Probability distribution functions for shallow water acoustic bottom scattering at high frequency

Abstract

When designing signal processors to discriminate against underwater sound background noise and scattering, it is important to know the statistics of the unwanted signal disturbances. A study was undertaken for the Naval Research Laboratory, Stennis Space Center, Mississippi to review the literature reporting on a number of bottom scattering experiments that were conducted during the past 15–20 years. The scope of the investigation is limited to high frequencies (10 to 200 kHz) and shallow water of depths less than 100 m. Many of these tests were performed by the Naval Research Laboratory, Stennis Space Center; the Applied Research Laboratories, University of Texas at Austin; and the Applied Physics Laboratory, University of Washington.
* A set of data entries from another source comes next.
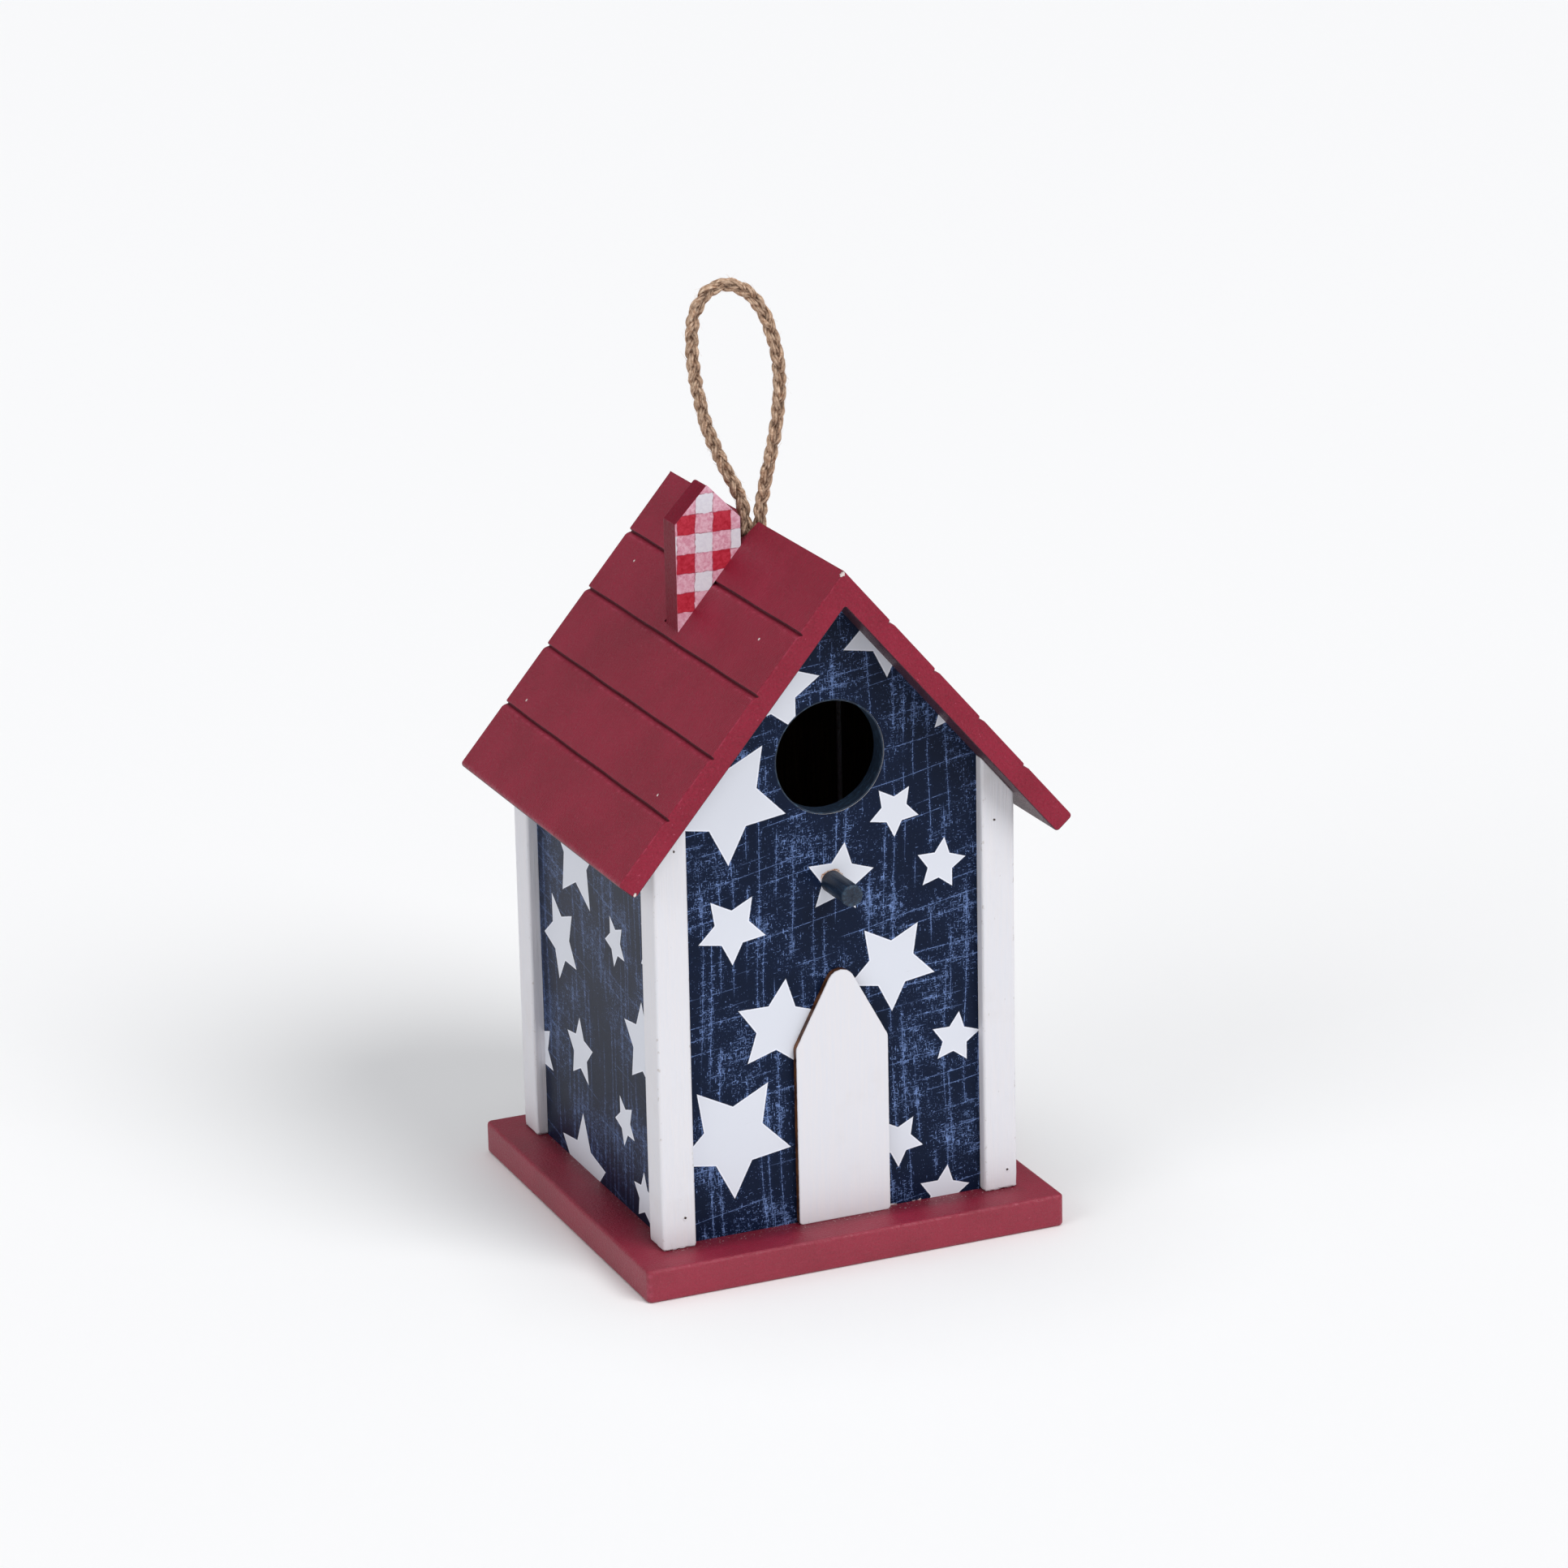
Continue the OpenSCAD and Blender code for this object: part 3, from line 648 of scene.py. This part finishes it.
# the route from the knot up through the ridge, round and back, as offsets in metres
# from the point of the ridge above the hole
ropeRoute = [
    (-0.0016, 0.0, -0.016),
    (-0.0016, 0.0, -0.008),
    (-0.0016, 0.0, -0.002),
    (-0.0022, 0.0002, 0.003),
    (-0.004, 0.0005, 0.0085),
    (-0.0073, 0.0008, 0.015),
    (-0.0106, 0.001, 0.023),
    (-0.013, 0.001, 0.031),
    (-0.0146, 0.001, 0.04),
    (-0.0153, 0.0008, 0.048),
    (-0.0143, 0.0005, 0.056),
    (-0.0113, 0.0002, 0.061),
    (-0.0063, 0.0, 0.063),
    (-0.0006, -0.0003, 0.061),
    (0.0041, -0.0006, 0.0553),
    (0.0068, -0.0008, 0.0483),
    (0.0081, -0.001, 0.0415),
    (0.0085, -0.001, 0.0346),
    (0.0076, -0.0009, 0.0268),
    (0.0063, -0.0007, 0.0189),
    (0.0047, -0.0004, 0.0122),
    (0.0034, -0.0002, 0.006),
    (0.0026, 0.0, 0.001),
    (0.0024, 0.0, -0.004),
    (0.0024, 0.0, -0.01),
    (0.0024, 0.0, -0.016),
]
knotSizes = dict(ropeSizes, across=3.2, swing=0.5, dip=0.3, strand=0.85, plait=10.0)
ropeFoot = np.array([0.0, (nodeLow["rope_knot"][1] + nodeHigh["rope_knot"][1]) / 2, ridgeTop])


def smoothPath(points, gap):
    # cubic Hermite spans whose end slopes are those of the chords beside them
    points = np.array(points, float)
    along = np.concatenate([[0], np.cumsum(np.linalg.norm(np.diff(points, axis=0), axis=1))])
    lean = np.gradient(points, along, axis=0)
    at = np.linspace(0, along[-1], int(along[-1] / gap) + 1)
    i = np.clip(np.searchsorted(along, at, side="right") - 1, 0, len(points) - 2)
    span = (along[i + 1] - along[i])[:, None]
    t = (at - along[i])[:, None] / span
    ends = (1 + 2 * t) * (1 - t) ** 2 * points[i] + t**2 * (3 - 2 * t) * points[i + 1]
    return ends + span * (t * (1 - t) ** 2 * lean[i] + t**2 * (t - 1) * lean[i + 1])


def axesAlong(line, about=(0.0, 1.0, 0.0)):
    # run, side and depth directions at every point: the side is square to the run and to about
    run = np.gradient(line, axis=0)
    run /= np.linalg.norm(run, axis=1)[:, None]
    side = np.cross(about, run)
    side /= np.linalg.norm(side, axis=1)[:, None]
    return run, side, np.cross(run, side)


def tube(line, radius, around, about=(0.0, 1.0, 0.0)):
    # a ring at each point of a line; radius holds one value for each point of each ring
    run, side, depth = axesAlong(line, about)
    angle = np.linspace(0, 2 * math.pi, around, endpoint=False)
    radius = np.broadcast_to(radius, (len(line), around))[:, :, None]
    ring = side[:, None] * np.cos(angle)[None, :, None] + depth[:, None] * np.sin(angle)[None, :, None]
    points = (line[:, None] + ring * radius).reshape(-1, 3)
    faces = gridFaces(len(line), around)
    faces.append(list(range(around))[::-1])
    faces.append([(len(line) - 1) * around + i for i in range(around)])
    return points, faces


def plaitedRope(name, line, sizes, material, replaces, around=26):
    # three strands of a flat plait: strand k swings sideways by the sine of its phase and in
    # depth by the sine of twice it; each strand's skin has twisted yarns, a cosine of the
    # angle plus a turn that grows along it
    run, side, depth = axesAlong(line)
    along = np.concatenate([[0], np.cumsum(np.linalg.norm(np.diff(line, axis=0), axis=1))])
    allPoints, allFaces, marks = [], [], {"deep": [], "strand": [], "yarn": [], "along": []}
    count = 0
    for k in range(3):
        phase = 2 * math.pi * (along / sizes["plait"] + k / 3) + 0.35 * np.sin(along / 9.0 + k)
        swing = sizes["swing"] * np.sin(phase) * (1 + 0.08 * np.sin(along / 5.3 + 2 * k))
        dip = sizes["dip"] * np.sin(2 * phase)
        centre = line + side * swing[:, None] + depth * dip[:, None]
        angle = np.linspace(0, 2 * math.pi, around, endpoint=False)[None]
        twist = angle + (along / 3.1)[:, None] * (1 if k % 2 else -1)
        yarn = np.cos(sizes["yarns"] * twist)
        lumps = 0.05 * np.sin(along * 2.3 + 5 * k)[:, None]
        lumps = lumps + 0.04 * np.sin((along * 0.9)[:, None] + 3 * angle + k)
        radius = sizes["strand"] * (1 + 0.075 * yarn + lumps)
        points, faces = tube(centre, radius, around)
        allPoints.append(points)
        allFaces += [[i + count for i in face] for face in faces]
        count += len(points)
        off = np.linalg.norm((points.reshape(len(line), around, 3) - line[:, None]), axis=2)
        # deep grows towards the rope's middle and in the grooves between yarns; the jute darkens it as
        # painted shade
        deep = np.clip(1.55 - off / (sizes["across"] / 2) * 1.45, 0, 1) + 0.28 * (yarn < -0.55)
        marks["deep"].append(deep.ravel())
        marks["strand"].append(np.full(len(points), float(k)))
        marks["yarn"].append(((np.cos(twist) + 1) / 2).ravel())
        marks["along"].append(np.broadcast_to(along[:, None], (len(line), around)).ravel())
    attributes = {key: np.concatenate(values) for key, values in marks.items()}
    return makePiece(name, np.concatenate(allPoints), allFaces, material, replaces=replaces,
                     attributes=attributes, sharp=75.0)


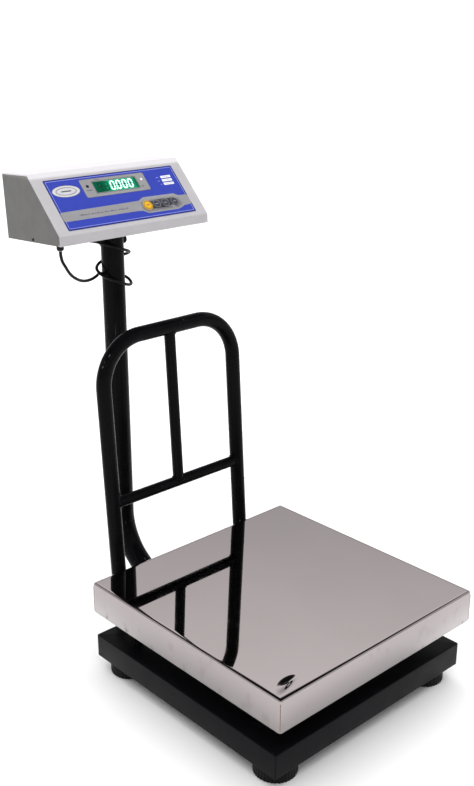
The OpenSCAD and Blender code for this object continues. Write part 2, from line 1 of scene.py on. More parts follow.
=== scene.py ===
import json
import math

import bmesh
import bpy
from mathutils import Matrix, Vector
from mathutils.geometry import delaunay_2d_cdt


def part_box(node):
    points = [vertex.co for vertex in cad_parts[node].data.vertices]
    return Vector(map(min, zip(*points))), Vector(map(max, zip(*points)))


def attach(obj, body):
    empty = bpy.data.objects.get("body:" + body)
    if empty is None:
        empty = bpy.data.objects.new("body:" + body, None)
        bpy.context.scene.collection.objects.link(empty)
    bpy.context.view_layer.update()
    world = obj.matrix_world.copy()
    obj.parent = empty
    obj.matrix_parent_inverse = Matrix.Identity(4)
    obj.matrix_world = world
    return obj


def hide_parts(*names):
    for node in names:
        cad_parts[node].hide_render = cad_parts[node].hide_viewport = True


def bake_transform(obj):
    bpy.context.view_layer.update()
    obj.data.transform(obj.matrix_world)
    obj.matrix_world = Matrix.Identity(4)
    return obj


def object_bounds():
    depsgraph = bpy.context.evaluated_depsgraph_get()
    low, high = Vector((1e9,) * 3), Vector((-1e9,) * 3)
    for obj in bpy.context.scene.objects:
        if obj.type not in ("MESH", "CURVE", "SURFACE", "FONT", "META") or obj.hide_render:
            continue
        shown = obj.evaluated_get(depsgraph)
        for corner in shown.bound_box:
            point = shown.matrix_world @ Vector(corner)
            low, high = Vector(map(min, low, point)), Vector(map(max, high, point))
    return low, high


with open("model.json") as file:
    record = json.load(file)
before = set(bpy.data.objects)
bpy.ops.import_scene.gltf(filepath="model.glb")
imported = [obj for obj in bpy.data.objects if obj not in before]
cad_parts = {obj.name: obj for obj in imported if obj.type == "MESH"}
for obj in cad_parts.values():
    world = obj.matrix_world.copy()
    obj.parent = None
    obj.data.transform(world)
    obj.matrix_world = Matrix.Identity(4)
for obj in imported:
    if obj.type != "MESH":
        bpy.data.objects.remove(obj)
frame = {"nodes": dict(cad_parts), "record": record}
cad_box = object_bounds()

MM = 0.001
X_AXIS = Vector((1, 0, 0))
Z_AXIS = Vector((0, 0, 1))
CREASE = math.radians(38)
PAN_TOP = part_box("pan")[1].z
CASE_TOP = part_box("head_front")[1].z


# ---------------------------------------------------------------- meshes


def build(name, shape, finish, body, crease=CREASE):
    """Makes a piece from (points, faces), gives it a finish, and lets it ride on a body."""
    points, faces = shape
    mesh = bpy.data.meshes.new(name)
    mesh.from_pydata([tuple(p) for p in points], [], faces)
    mesh.validate()
    mesh.materials.append(finish)
    mesh.polygons.foreach_set("use_smooth", [True] * len(mesh.polygons))
    mesh.set_sharp_from_angle(angle=crease)
    piece = bpy.data.objects.new(name, mesh)
    bpy.context.scene.collection.objects.link(piece)
    if body:
        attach(piece, body)
    return piece


def joined(shapes):
    """Several (points, faces) as one."""
    points, faces = [], []
    for some_points, some_faces in shapes:
        first = len(points)
        points += some_points
        faces += [tuple(first + i for i in face) for face in some_faces]
    return points, faces


def placed(shape, matrix):
    points, faces = shape
    return [matrix @ Vector(p) for p in points], faces


def loops_to_faces(count, size, closed):
    """Quads between loops of the same size that follow each other."""
    faces = []
    for i in range(count if closed else count - 1):
        j = (i + 1) % count
        for k in range(size):
            n = (k + 1) % size
            faces.append((i * size + k, i * size + n, j * size + n, j * size + k))
    return faces


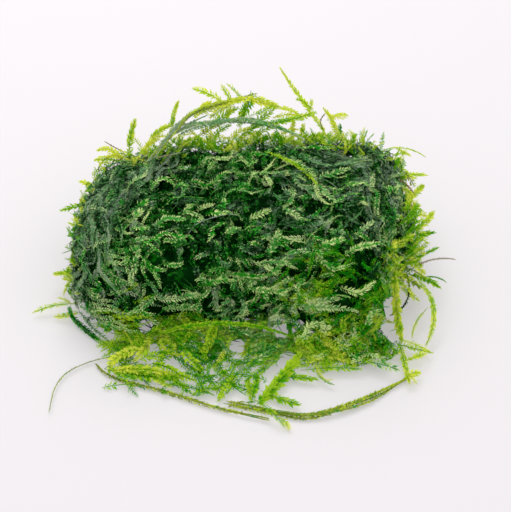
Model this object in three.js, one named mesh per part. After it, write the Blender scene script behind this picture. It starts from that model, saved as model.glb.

Other experiments reviewed were performed by Thomson-Sintra ASM, France and by the University of Wisconsin. Each experiment will be briefly described, and the statistical results discussed and summarized for various parameters, such as frequency, beamwidth, pulse length, grazing angle, range, and environmental factors. The statistic that was primarily examined was the probability of false alarm. The PFAs were found to follow a number of probability distribution functions including Gaussian, Rayleigh, log-normal, etc. The PFAs were quantified to systematically determine any trends with the parameters.